Recent news of Geist writers and artists, gathered from here and there. Anything else we ought to know about? Tell us at geist@geist.com.
The Globe & Mail called The Wage Slave’s Glossary by Joshua Glenn & Mark Kingwell (Biblioasis) “subversive stuff,” and according to Jennifer Schuessler at the New York Times, “the book provides energized Marxists and depressed Dilberts alike a witty guide to terms like ‘air family’. . . ‘afternoon farmer’. . . ‘keeping up with the Joneses’. . . and ‘on the wallaby.’” The University of Toronto’s independent student newspaper TheNewsPaper.ca commented: “faced with unemployment, wage cuts, and the breaking of the social contract, what is your average proletarian to do? He or she ought, of course, to turn to satire.”
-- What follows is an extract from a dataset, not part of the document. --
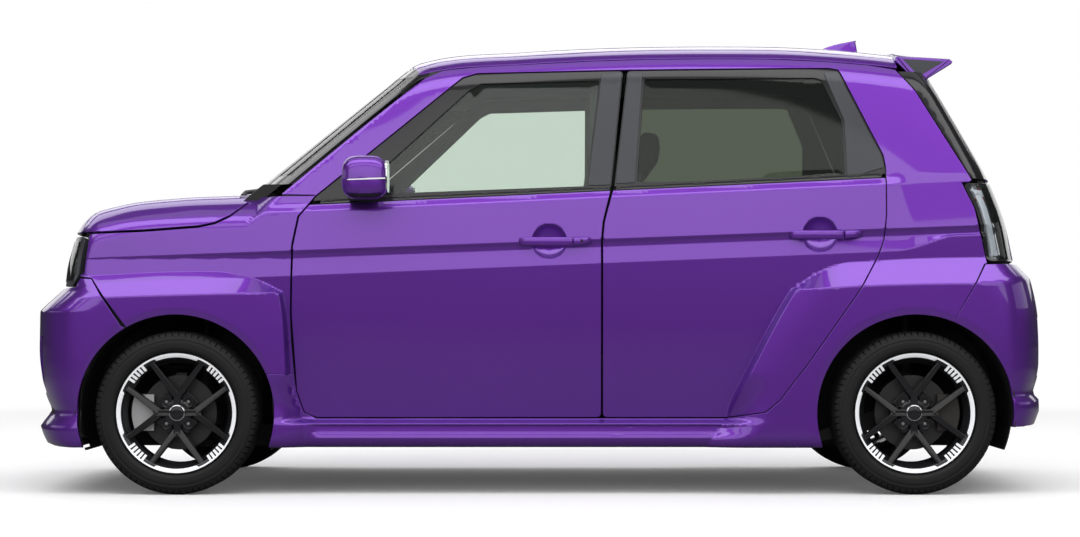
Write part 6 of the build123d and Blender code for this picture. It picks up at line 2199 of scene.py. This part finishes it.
@dataclass
class Cabin:
    """Steering wheel and dashboard details."""

    wheel_radius: float = 172.0
    rim_radius: float = 13.0
    spoke_angles: tuple = (90, 210, 330)
    column_lean: float = 62.0
    wheel_place: tuple[float, float, float] = (-460.0, 340.0, 905.0)

    def steering_wheel(self) -> Sheet:
        """Rim, three spokes, hub and column, in place."""
        turns = np.linspace(0, 2 * math.pi, 64, endpoint=False)
        rim = [(self.wheel_radius * math.cos(a), self.wheel_radius * math.sin(a), 0) for a in turns]
        parts = [tube(rim, self.rim_radius, 14, closed=True)]
        for a in map(math.radians, self.spoke_angles):
            parts.append(tube([(30 * math.cos(a), 30 * math.sin(a), -16),
                               (166 * math.cos(a), 166 * math.sin(a), 0)],
                              11.0, 12))
        parts.append(loft([np.array([(u, v, z) for u, v in rounded_ring((0, 0), (r, r * 0.85), 2.6, 40)])
                           for r, z in ((40, -36), (58, -30), (62, -8), (54, 2), (20, 5))]))
        parts.append(tube([(0, 0, -30), (0, 0, -230)], 26.0, 20))
        return joined(parts).turned(Matrix.Rotation(math.radians(self.column_lean), 4,
                                                    "Y")).moved(*self.wheel_place)

    def build(self) -> None:
        """Show the cabin's details."""
        hood = prism([(-800, 1020), (-680, 1016), (-664, 980), (-700, 960)], 200, 480)
        glass = slab((-372, -110, 1392), (-358, 110, 1450), 12.0, (-365, 1420))
        Piece("steering_wheel_rim", self.steering_wheel(), "body", CABIN, "cabin_plastic",
              ("steering_wheel",),
              crease_deg=50).show()
        Piece("dash_screen", box((-716, -120, 930), (-700, 130, 1062)), "body", BLACK_GLOSS, "cabin_plastic",
              bevel=4.0).show()
        Piece("dash_gauge_hood", hood, "body", CABIN, "cabin_plastic", bevel=8.0).show()
        Piece("inner_mirror", glass, "body", CABIN, "cabin_plastic").show()


# =====================================================================
# Stage
# =====================================================================
@dataclass
class Stage:
    """Floor, lamps, world and camera."""

    lens: float = 79.3
    camera: tuple[float, float, float] = (0.040, -8.87, 0.624)
    shift: tuple[float, float] = (-0.0093, 0.0403)
    floor_lift: float = 0.08
    ambient: float = 0.3
    mirrored: float = 0.03

    def build(self) -> None:
        """Set the stage."""
        self.floor()
        self.world()
        for side, y in (("left", -1.0), ("right", 1.0)):
            self.lamp(f"side_{side}", (0.0, 6.0 * y, 2.13), (0.0, 0.7 * y, 2.13), (13.0, 1.72),
                      1.4 if y < 0 else 1.1)
            self.lamp(f"above_{side}", (0.0, 2.6 * y, 4.2), (0.0, 0.7 * y, 0.8), (12.0, 1.6),
                      2.8 if y < 0 else 1.7)
            self.lamp(f"high_{side}", (0.0, 5.4 * y, 3.9), (0.0, 0.7 * y, 1.2), (12.0, 1.2), 1.8)
        self.lamp("above_middle", (0.0, -0.6, 4.6), (0.0, -0.6, 0.8), (8.0, 1.6), 0.8)
        for end, x in (("front", -1.0), ("rear", 1.0)):
            self.lamp(f"end_{end}", (7.5 * x, 0.0, 1.9), (1.8 * x, 0.0, 1.9), (7.0, 1.1), 0.7)
        data = bpy.data.cameras.new("camera")
        data.lens, data.sensor_width = self.lens, 36.0
        data.shift_x, data.shift_y = self.shift
        camera = bpy.data.objects.new("camera", data)
        camera.location = self.camera
        camera.rotation_euler = (math.radians(90), 0, 0)
        bpy.context.scene.collection.objects.link(camera)
        bpy.context.scene.camera = camera
        bpy.context.scene.view_settings.view_transform = "Standard"

    def floor(self) -> None:
        """Pale floor that keeps the shadow and lights the object little from below."""
        material = bpy.data.materials.new("floor_pale")
        graph = Graph(material)
        path = graph.tree.nodes.new("ShaderNodeLightPath")
        seen = Socket(graph, path.outputs["Is Camera Ray"]).largest(Socket(graph,
                                                                           path.outputs["Is Transmission Ray"]))
        camera = Socket(graph, path.outputs["Is Camera Ray"])
        far = graph.node("ShaderNodeVectorMath", {0: graph.place()}, output=1, operation="LENGTH")
        fade = graph.node("ShaderNodeMapRange", {0: far, 1: 3.2, 2: 8.0, 3: 0.0, 4: 1.0},
                          interpolation_type="SMOOTHSTEP")
        colour = graph.blend(seen, (0.22, 0.22, 0.22), (0.95, 0.95, 0.95))
        diffuse = graph.node("ShaderNodeBsdfDiffuse", {"Color": colour})
        lift = graph.node("ShaderNodeEmission", {"Color": (1, 1, 1, 1), "Strength": camera * self.floor_lift})
        near = graph.node("ShaderNodeAddShader", {0: diffuse, 1: lift})
        white = graph.node("ShaderNodeEmission", {"Color": (1, 1, 1, 1), "Strength": 0.06 + seen * 0.94})
        graph.finish(graph.node("ShaderNodeMixShader", {0: fade, 1: near, 2: white}))
        mesh = bpy.data.meshes.new("floor")
        mesh.from_pydata([(-40, -40, 0), (40, -40, 0), (40, 40, 0), (-40, 40, 0)], [], [(0, 1, 2, 3)])
        mesh.materials.append(material)
        floor = bpy.data.objects.new("floor", mesh)
        bpy.context.scene.collection.objects.link(floor)

    def world(self) -> None:
        """White to the camera and through glass, dim as light and almost dark in reflections."""
        world = bpy.data.worlds.new("studio")
        bpy.context.scene.world = world
        graph = Graph(world)
        path = graph.tree.nodes.new("ShaderNodeLightPath")
        seen = Socket(graph, path.outputs["Is Camera Ray"]).largest(Socket(graph,
                                                                           path.outputs["Is Transmission Ray"]))
        strength = self.ambient + seen * (1.0 - self.ambient)
        strength = strength - Socket(graph, path.outputs["Is Glossy Ray"]) * (self.ambient - self.mirrored)
        background = graph.node("ShaderNodeBackground", {"Color": (1, 1, 1, 1), "Strength": strength})
        output = graph.tree.nodes.new("ShaderNodeOutputWorld")
        graph.tree.links.new(background.output, output.inputs["Surface"])

    def lamp(self, name: str, place: tuple, target: tuple, size: tuple, brightness: float) -> None:
        """A soft rectangular lamp that looks at a point, set by how bright its face is."""
        data = bpy.data.lights.new(name, "AREA")
        data.shape, data.size, data.size_y = "RECTANGLE", size[0], size[1]
        data.energy = brightness * math.pi * size[0] * size[1]
        lamp = bpy.data.objects.new(name, data)
        lamp.location = place
        lamp.rotation_euler = (Vector(target) - Vector(place)).to_track_quat("-Z", "Y").to_euler()
        bpy.context.scene.collection.objects.link(lamp)


NODE_FINISH = {
    "floor_pan": UNDERBODY, "bulkhead": UNDERBODY, "wheel_houses": UNDERBODY, "dashboard": CABIN,
    "steering_wheel": CABIN, "seats_front": SEAT_CLOTH, "seat_rear": SEAT_CLOTH, "drive_unit": CASTING,
    "battery_pack": CASTING, "front_subframe": CHASSIS, "rear_axle": CHASSIS, "dampers": CHASSIS,
               "spoiler": PAINT,
}


def finish_nodes() -> None:
    """A detailed material on each CAD node that still shows."""
    for name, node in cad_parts.items():
        finish = NODE_FINISH.get(name)
        if finish is None:
            kind = name.split("_")[0]
            finish = {"rim": WHEEL_BLACK, "tyre": TYRE, "disc": DISC, "knuckle": SILVER, "mirror": PAINT}.get(
                kind, DARK_PLASTIC)
        node.data.materials.clear()
        node.data.materials.append(material_of(finish))


def main() -> None:
    finish_nodes()
    for part in (Doors(), SideSkins(), Roof(), Bonnet(), FrontEnd(), RearEnd(), ScreenGlass()):
        part.build()
    inside_parts = Inside()
    inside_parts.structures()
    inside_parts.arch_liners()
    Wheel().build()
    Mirrors().build()
    Handles().build()
    trim, wipers = Trim(), Wipers()
    trim.fin()
    Spoiler().build()
    wipers.build()
    trim.plates()
    wipers.build_rear()
    Seats().build()
    Cabin().build()
    Stage().build()


if __name__ == "__main__":
    main()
Of Autobiography of Childhood (Coach House Books), Devon Code wrote in Quill & Quire that Sina Queyras “convincingly renders the individual consciousness of each character in evocative, lyrical prose,” and Nathaniel G. Moore at the Globe and Mail called the novel a “striking comment on tragedy and its place in the human jigsaw puzzle.” A National Post reviewer concluded that it was “definitely not a feel-good novel, but one that stirs an emotional response.”
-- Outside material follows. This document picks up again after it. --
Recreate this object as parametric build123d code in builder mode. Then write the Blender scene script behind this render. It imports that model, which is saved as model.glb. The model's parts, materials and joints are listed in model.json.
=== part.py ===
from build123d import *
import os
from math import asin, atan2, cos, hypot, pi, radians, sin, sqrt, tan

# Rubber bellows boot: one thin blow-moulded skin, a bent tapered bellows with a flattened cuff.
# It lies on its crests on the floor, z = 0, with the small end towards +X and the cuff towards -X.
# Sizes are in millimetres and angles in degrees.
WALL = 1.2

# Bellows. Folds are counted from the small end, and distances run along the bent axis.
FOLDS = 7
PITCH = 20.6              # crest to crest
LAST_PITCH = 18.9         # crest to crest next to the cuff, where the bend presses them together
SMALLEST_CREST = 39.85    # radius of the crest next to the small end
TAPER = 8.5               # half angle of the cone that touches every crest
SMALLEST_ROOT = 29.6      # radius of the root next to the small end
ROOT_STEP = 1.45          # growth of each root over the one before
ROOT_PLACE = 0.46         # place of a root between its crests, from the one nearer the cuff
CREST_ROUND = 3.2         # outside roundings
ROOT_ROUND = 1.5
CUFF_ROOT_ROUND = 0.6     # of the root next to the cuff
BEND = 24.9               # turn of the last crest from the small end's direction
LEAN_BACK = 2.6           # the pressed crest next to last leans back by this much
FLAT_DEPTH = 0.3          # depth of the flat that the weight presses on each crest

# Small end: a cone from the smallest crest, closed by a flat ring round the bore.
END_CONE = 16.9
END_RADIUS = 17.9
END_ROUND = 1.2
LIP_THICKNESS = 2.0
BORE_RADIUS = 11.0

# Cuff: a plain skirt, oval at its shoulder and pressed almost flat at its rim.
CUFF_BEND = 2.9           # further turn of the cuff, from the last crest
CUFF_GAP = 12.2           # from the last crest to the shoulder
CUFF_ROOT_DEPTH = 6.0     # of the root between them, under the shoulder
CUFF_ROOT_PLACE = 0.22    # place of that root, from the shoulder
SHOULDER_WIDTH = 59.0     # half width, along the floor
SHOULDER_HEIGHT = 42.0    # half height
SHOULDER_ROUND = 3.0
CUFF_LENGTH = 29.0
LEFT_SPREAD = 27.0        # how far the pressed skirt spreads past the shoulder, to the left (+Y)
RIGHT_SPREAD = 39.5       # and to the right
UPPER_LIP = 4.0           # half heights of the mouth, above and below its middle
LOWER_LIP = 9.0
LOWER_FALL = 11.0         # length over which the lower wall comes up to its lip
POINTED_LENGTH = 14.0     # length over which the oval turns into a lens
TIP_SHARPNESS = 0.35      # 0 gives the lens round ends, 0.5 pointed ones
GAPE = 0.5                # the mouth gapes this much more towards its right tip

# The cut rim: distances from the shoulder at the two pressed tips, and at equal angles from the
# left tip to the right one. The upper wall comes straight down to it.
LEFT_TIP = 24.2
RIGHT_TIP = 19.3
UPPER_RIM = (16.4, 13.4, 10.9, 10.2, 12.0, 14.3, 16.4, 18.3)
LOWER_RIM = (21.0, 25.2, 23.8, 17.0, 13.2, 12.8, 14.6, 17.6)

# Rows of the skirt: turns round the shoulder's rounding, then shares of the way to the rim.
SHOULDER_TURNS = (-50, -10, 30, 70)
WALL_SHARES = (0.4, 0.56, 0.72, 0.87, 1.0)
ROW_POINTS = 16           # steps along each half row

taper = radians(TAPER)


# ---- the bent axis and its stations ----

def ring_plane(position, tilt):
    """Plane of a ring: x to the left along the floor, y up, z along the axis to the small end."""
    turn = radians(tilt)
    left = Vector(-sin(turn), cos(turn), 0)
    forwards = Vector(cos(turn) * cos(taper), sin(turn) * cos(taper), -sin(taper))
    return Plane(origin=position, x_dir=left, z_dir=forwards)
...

Adam Gopnik’s Winter: Five Windows on the Season (Anansi) is “informative, intriguing and a great read for all Canadians” said Paul Irish, a Toronto Star staff reviewer; Alex Good at Quill & Quire observed that “the big picture—which tracks the evolution of winter in the Canadian consciousness from a wild, outer force of nature to an inner, personal, cultural phenomenon—at times seems overly schematic, but there are plenty of interesting observations along the way [all] cast in Gopnik’s familiar engaging voice”; the New York Review of Books declared it a soulful, studied meditation on the season that most captures our imagination… highly recommended.”
Kate Beaton’s “witty feminist revisionism fits nicely into [her] broader shtick: depicting people and characters from the past with the mores and colloquialisms of the present, satirizing both times at once,” wrote Chris Randle in the National Post, reviewing Hark! A Vagrant (Drawn & Quarterly). Glen Weldon at NPR.org called Beaton a “master of comic strip pacing; several of Hark! A Vagrant!’s funniest strips feature panels with no dialogue at all, just a character… regarding the reader with a hilarious slow-burn glare,” and Ian Daffern noted in Quill & Quire that Beaton’s comics are “like doodles passed by your best friend in history class: familiar, friendly, funny,” and “Characters from boastful Billy Bishop to boring Lester B. Pearson, from loopy Hamlet to clueless Nancy Drew, are approached with abandon.”